Within a few seconds someone had replied. In fact, someone I know less well than some of my other friends, but her kind words and immediacy were so gratefully received. And the words kept coming, trickling in like a hand squeeze or an extra pillow.. My face leaked, my limbs ached, my head thumped and my eyes went very small . My sofa was delighted and so was were my animals who used my body as extra heating.. And the pain started to ease a bit.. I have suggested to one of my friends, that ordering hugs by courier ( just a hug! )  Might be a new business for them…

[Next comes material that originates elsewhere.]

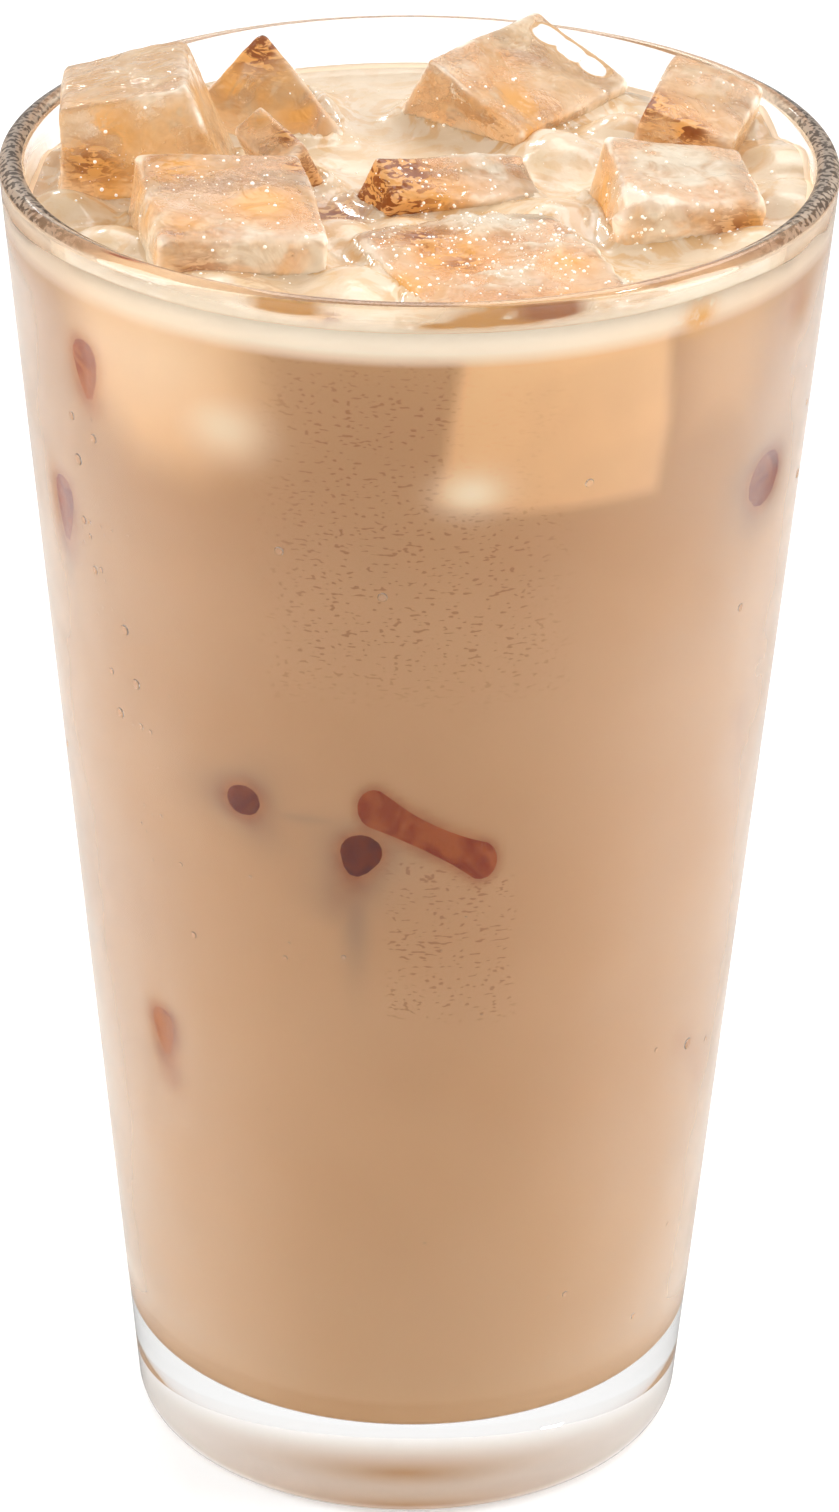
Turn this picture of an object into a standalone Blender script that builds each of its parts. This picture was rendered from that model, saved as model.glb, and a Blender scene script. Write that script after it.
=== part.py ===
"""Iced latte in a plain straight-sided glass.

Eleven pieces: the turned glass, the drink that fills it, and the nine ice
cubes that stand out of the drink. All sizes are in metres, +Z is up, and
the origin is the centre of the glass's base.
"""
import math

import bmesh
import bpy
from mathutils import Euler, Vector

MM = 0.001

# Glass: a straight cone, wider at the mouth
GLASS_HEIGHT = 152 * MM
MOUTH_RADIUS = 44.5 * MM
BASE_RADIUS = 31.25 * MM
WALL = 2.6 * MM
FLOOR_THICKNESS = 11.0 * MM
FLOOR_DISH = 0.6 * MM           # the inner floor is this much lower at its centre
FLOOR_CORNER = 4.5 * MM         # rounding between the floor and the inner wall
FOOT_CORNER = 2.0 * MM          # rounding at the outer edge of the base
PUNT_RADIUS = 21.0 * MM         # shallow hollow under the base
PUNT_DEPTH = 0.3 * MM
TURNED_STEPS = 64

# Drink
DRINK_LEVEL = 146.1 * MM
FIT_GAP = 0.3 * MM              # between pieces that touch

# Ice
ICE_EDGE = 1.0 * MM             # radius of a cube's melted edges
ICE_EDGE_SEGMENTS = 3

# Each cube: centre, turn about X, Y and Z, width x depth x height, and how
# much its top is wider (or narrower) than its middle along X and Y.
ICE_CUBES = {
    "ice_left": dict(
        centre_mm=(-29.7, 3.9, 150.3), turn_deg=(-2, -12, 3),
        size_mm=(17.8, 17.2, 17.8), flare=(-0.20, 0.06)),
    "ice_peak": dict(
        centre_mm=(-16.6, 23.3, 146.6), turn_deg=(-28, -41, 21),
        size_mm=(11.8, 15.8, 15.2), flare=(0.11, 0.00)),
    "ice_front_left": dict(
        centre_mm=(-20.3, -15.2, 141.3), turn_deg=(8, 3, 11),
        size_mm=(19.6, 20.4, 24.8), flare=(-0.06, -0.05)),
    "ice_middle": dict(
        centre_mm=(1.8, 0.3, 143.1), turn_deg=(25, 9, 27),
        size_mm=(19.4, 8.0, 16.0), flare=(-0.03, -0.06)),
    "ice_front": dict(
        centre_mm=(7.8, -21.9, 137.8), turn_deg=(2, 0, 22),
        size_mm=(22.6, 26.6, 21.4), flare=(0.01, -0.08)),
    "ice_back": dict(
        centre_mm=(9.2, 26.8, 145.4), turn_deg=(-2, 26, -34),
        size_mm=(16.6, 20.0, 15.8), flare=(-0.11, 0.18)),
    "ice_right": dict(
        centre_mm=(28.5, 12.7, 146.5), turn_deg=(8, 17, -14),
        size_mm=(12.0, 15.0, 17.4), flare=(-0.07, -0.03)),
    "ice_front_right": dict(
        centre_mm=(26.2, -5.5, 143.3), turn_deg=(8, 9, 11),
        size_mm=(16.4, 15.6, 19.4), flare=(-0.04, -0.06)),
    "ice_ridge": dict(
        centre_mm=(-13.8, 3.7, 147.5), turn_deg=(18, -33, 27),
        size_mm=(5.2, 9.6, 15.6), flare=(0.00, 0.00)),
}

# Colours, linear: red, green, blue
GLASS_COLOUR = (0.93, 0.95, 0.93)
DRINK_COLOUR = (0.50, 0.28, 0.15)
ICE_COLOUR = (0.78, 0.58, 0.38)


def outer_radius(z):
    """Radius of the glass's outer side at height z."""
    return BASE_RADIUS + (MOUTH_RADIUS - BASE_RADIUS) * z / GLASS_HEIGHT


def inner_radius(z):
    """Radius of the glass's inner side at height z."""
    return outer_radius(z) - WALL


def arc(centre_r, centre_z, radius, start_deg, end_deg, steps):
    """Points (r, z) on an arc, from the start angle to the end angle."""
    points = []
    for i in range(steps + 1):
        angle = math.radians(start_deg + (end_deg - start_deg) * i / steps)
        points.append((centre_r + radius * math.cos(angle), centre_z + radius * math.sin(angle)))
    return points


def floor_profile(raise_by, inset):
    """The inner floor from its centre to the inner wall, offset into the glass's hollow."""
    floor_z = FLOOR_THICKNESS + raise_by
    corner = FLOOR_CORNER - raise_by
    wall_r = inner_radius(floor_z + corner) - inset
    bend = arc(wall_r - corner, floor_z + corner, corner, -90, 0, 4)
    return [(0.0, floor_z - FLOOR_DISH)] + bend


def clear_objects():
    for obj in list(bpy.data.objects):
        bpy.data.objects.remove(obj, do_unlink=True)


def new_collection(name):
    collection = bpy.data.collections.new(name)
    bpy.context.scene.collection.children.link(collection)
    return collection


def principled(name, colour, roughness, transmission=0.0, ior=1.45):
    material = bpy.data.materials.new(name)
    material.use_nodes = True
    shader = material.node_tree.nodes["Principled BSDF"]
    shader.inputs["Base Color"].default_value = (*colour, 1.0)
    shader.inputs["Roughness"].default_value = roughness
    shader.inputs["Metallic"].default_value = 0.0
    shader.inputs["Transmission Weight"].default_value = transmission
    shader.inputs["IOR"].default_value = ior
    return material


def turned(name, profile, collection, material):
    """A solid of revolution from (r, z) points that run up the inside and down the outside."""
    shape = bmesh.new()
    verts = [shape.verts.new((r, 0.0, z)) for r, z in profile]
    for lower, upper in zip(verts, verts[1:]):
        shape.edges.new((lower, upper))
    mesh = bpy.data.meshes.new(name)
    shape.to_mesh(mesh)
    shape.free()
    obj = bpy.data.objects.new(name, mesh)
    collection.objects.link(obj)
    screw = obj.modifiers.new("Turn", "SCREW")
    screw.axis = "Z"
    screw.steps = TURNED_STEPS
    screw.render_steps = TURNED_STEPS
    screw.use_merge_vertices = True
    screw.merge_threshold = 0.00001
    screw.use_smooth_shade = True
    obj.data.materials.append(material)
    return obj


def make_glass(collection):
    lip_radius = WALL / 2
    lip_r = outer_radius(GLASS_HEIGHT) - lip_radius
    lip = arc(lip_r, GLASS_HEIGHT - lip_radius, lip_radius, 180, 0, 6)
    foot = arc(outer_radius(FOOT_CORNER) - FOOT_CORNER, FOOT_CORNER, FOOT_CORNER, 0, -90, 4)
    punt = [(PUNT_RADIUS, 0.0), (PUNT_RADIUS - 3 * PUNT_DEPTH, PUNT_DEPTH), (0.0, PUNT_DEPTH)]
    profile = floor_profile(0.0, 0.0) + lip + foot + punt
    material = principled("glass_clear", GLASS_COLOUR, 0.02, transmission=1.0, ior=1.52)
    return turned("glass", profile, collection, material)


def make_drink(collection):
    top_r = inner_radius(DRINK_LEVEL) - FIT_GAP
    profile = floor_profile(FIT_GAP, FIT_GAP)
    profile += [(top_r, DRINK_LEVEL), (0.0, DRINK_LEVEL)]
    material = principled("drink_milky_coffee", DRINK_COLOUR, 0.15)
    return turned("drink", profile, collection, material)


def ice_block(name, cube, grow, collection):
    """A cube with melted edges; grow makes it larger all round."""
    half = Vector(cube["size_mm"]) * MM / 2 + Vector((grow, grow, grow))
    shape = bmesh.new()
    bmesh.ops.create_cube(shape, size=2.0)
    for vert in shape.verts:
        side = vert.co.copy()
        flare_x = 1 + cube["flare"][0] * side.z
        flare_y = 1 + cube["flare"][1] * side.z
        vert.co = Vector((side.x * half.x * flare_x, side.y * half.y * flare_y, side.z * half.z))
    mesh = bpy.data.meshes.new(name)
    shape.to_mesh(mesh)
    shape.free()
    mesh.shade_smooth()
    obj = bpy.data.objects.new(name, mesh)
    collection.objects.link(obj)
    obj.location = Vector(cube["centre_mm"]) * MM
    obj.rotation_euler = Euler([math.radians(a) for a in cube["turn_deg"]], "XYZ")
    edge = obj.modifiers.new("Melted edges", "BEVEL")
    edge.width = ICE_EDGE + grow
    edge.segments = ICE_EDGE_SEGMENTS
    edge.limit_method = "NONE"
    return obj


def cut_round_ice(drink, cutters):
    for name, cube in ICE_CUBES.items():
        cutter = ice_block("hollow_for_" + name, cube, FIT_GAP, cutters)
        cutter.hide_render = True
        cutter.display_type = "WIRE"
        cut = drink.modifiers.new("Hollow for " + name, "BOOLEAN")
        cut.operation = "DIFFERENCE"
        cut.solver = "EXACT"
        cut.object = cutter


def main():
    clear_objects()
    latte = new_collection("iced_latte")
    cutters = new_collection("cutters")
    make_glass(latte)
    drink = make_drink(latte)
    for name, cube in ICE_CUBES.items():
        block = ice_block(name, cube, 0.0, latte)
        block.data.materials.append(principled("frozen_" + name, ICE_COLOUR, 0.08, transmission=0.6, ior=1.31))
    cut_round_ice(drink, cutters)


main()
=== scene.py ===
# %% [markdown]
# # An iced latte in a straight-sided glass
#
# Milky coffee fills a thick-bottomed tumbler almost to the rim, and nine pieces of
# ice stand out of it. More cubes are sunk in the drink: they show only where
# an edge or a corner presses against the wall, as a dark spot with a soft rim.
#
# The lesson goes from outside in: camera and light, the glass, the drink, the
# ice, and then the small things, such as bubbles, milk film and dew.

# %% Tools, units and the frame
import math

import bmesh
import bpy
import numpy as np
from mathutils import Matrix, Vector, noise
from mathutils.bvhtree import BVHTree


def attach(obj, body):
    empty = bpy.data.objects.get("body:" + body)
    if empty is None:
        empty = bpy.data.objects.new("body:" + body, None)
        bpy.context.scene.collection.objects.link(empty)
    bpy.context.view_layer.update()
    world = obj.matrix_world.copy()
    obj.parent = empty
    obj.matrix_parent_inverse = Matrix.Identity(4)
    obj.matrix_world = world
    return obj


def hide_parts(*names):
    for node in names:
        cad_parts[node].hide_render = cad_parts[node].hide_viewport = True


MM = 0.001
BODY = "root"

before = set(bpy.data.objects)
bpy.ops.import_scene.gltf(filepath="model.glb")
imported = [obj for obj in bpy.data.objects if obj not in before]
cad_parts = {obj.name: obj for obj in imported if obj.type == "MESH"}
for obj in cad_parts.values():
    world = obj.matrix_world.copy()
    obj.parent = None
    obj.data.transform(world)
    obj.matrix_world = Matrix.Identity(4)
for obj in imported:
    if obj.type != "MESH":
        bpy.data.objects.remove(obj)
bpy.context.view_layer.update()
ICE_NODES = sorted(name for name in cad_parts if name.startswith("ice_"))
print("frame:", len(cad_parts), "solids, of which ice cubes:", len(ICE_NODES))

# %% [markdown]
# ## Sizes, read from the frame
#
# The solids carry the true sizes, so nothing is typed in twice. A turned piece
# has its points in rings, and the radius of a ring near the foot and one at the
# lip give the straight line of a conical wall.

# %% Measure the glass and the drink
def read_all(items, name, kind, width=1):
    """One property of every point, edge, corner or face, as an array."""
    flat = np.empty(len(items) * width, kind)
    items.foreach_get(name, flat)
    return flat


def points_of(obj):
    """A mesh's points as rows of x, y and z."""
    return read_all(obj.data.vertices, "co", np.float32, 3).reshape(-1, 3).astype(float)


def ring_radius(points, height, pick):
    """The smallest or largest radius among the points nearest to a height."""
    off = np.abs(points[:, 2] - height)
    near = points[off < off.min() + 0.05 * MM]
    return float(pick(np.hypot(near[:, 0], near[:, 1])))


glass_points = points_of(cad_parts["glass"])
drink_points = points_of(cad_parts["drink"])
GLASS_HEIGHT = float(glass_points[:, 2].max())
LEVEL = float(drink_points[:, 2].max())
FIT_GAP = 0.3 * MM              # between the solids of the drink and the glass
FLOOR_CENTRE = float(drink_points[:, 2].min()) - FIT_GAP
FOOT_CORNER = 2.0 * MM
FLOOR_CORNER = 4.5 * MM
FLOOR_DISH = 0.6 * MM
PUNT_RADIUS = 21.0 * MM
PUNT_DEPTH = 0.3 * MM
LIP = 1.3 * MM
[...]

Thank you brilliant friends and neighbours for the time taken to give me support that day. The words you gave me were like little precious diamonds. I was asked by someone else why tell Facebook? Aren’t you just telling the world your business? My answer is no. When we can bear to speak about the demons, they start to shrivel away, and already this brief little bleuughhhhh.. became a positive conversation in another forum helping other people. You choose how and what and with who to share and only when you feel it is safe.

 

Opening up, rather than either taking it out on anyone else or internalizing has to be a good thing. Crawling further inside a body playing tricks on me, analysing and finding emotional pathways which weren’t there in the first place, was not necessary. I quite like my head clear enough to be of some use in the world. I watched as the weather came and the heavens opened……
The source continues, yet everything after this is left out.